People have to have a compelling reason to listen to you. Giving them a bunch of free stuff is a good start, I’ll admit. Though he speaks about word processors in a demeaning manner, which may make some programmers born and bred on text editors stand up and cheer, but I’m not sure I like the tool of my trade looked down upon in that way. I’m sure my mom doesn’t. The tools we need are different from the tools rms needs, and he needs to recognize that.
So, the difference between my mom and me. I have to listen to Stallman, I have to at least feign interest in who he is and what he’s doing (and to be honest, I don’t have to try all that hard) because I’m being paid to write a book that’s almost as much about him and his work as it is about Torvalds and Gates.
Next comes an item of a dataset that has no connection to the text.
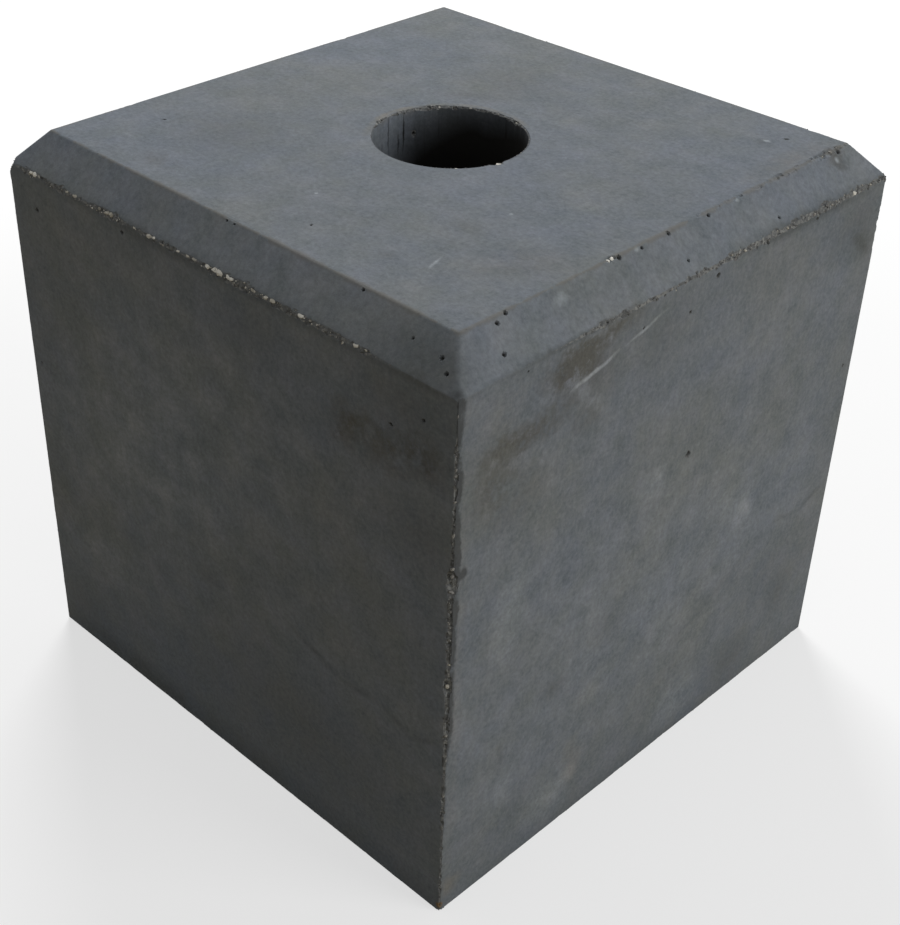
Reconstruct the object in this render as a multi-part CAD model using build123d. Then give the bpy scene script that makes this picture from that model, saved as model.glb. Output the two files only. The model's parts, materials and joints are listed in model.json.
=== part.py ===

But why should my mom give a rip about this guy? And therein lies the problem. With years of retraining, my mom could get her job done with a Linux (or better yet, Hurd, so Stallman and GNU can get all the credit) box running GNU Emacs. Hey, it’s a text editor, it’s a Web browser, it’s a programming environment, it’s a dessert topping, it’s a floor wax! And at the end of this retraining, I could then look her in the eye and say, “You’re free.” And you know what she’d tell me? She’d give me a dirty look and tell me it wasn’t worth it.
Stallman’s attitude is, “I’ll sacrifice a little (or a lot of) convenience in order to be free.” Torvalds? He freely admits his mom uses a Mac, his dad uses Windows, and his sister uses Windows. Then he corrects himself. “No, she [his sister] uses Microsoft Works. Windows is nothing more than a program loader to her. She doesn’t care how these computers work.”
I think the contrasting attitudes have a lot to do with why Torvalds feels he has too much attention and Stallman not enough. People more readily identify with Torvalds.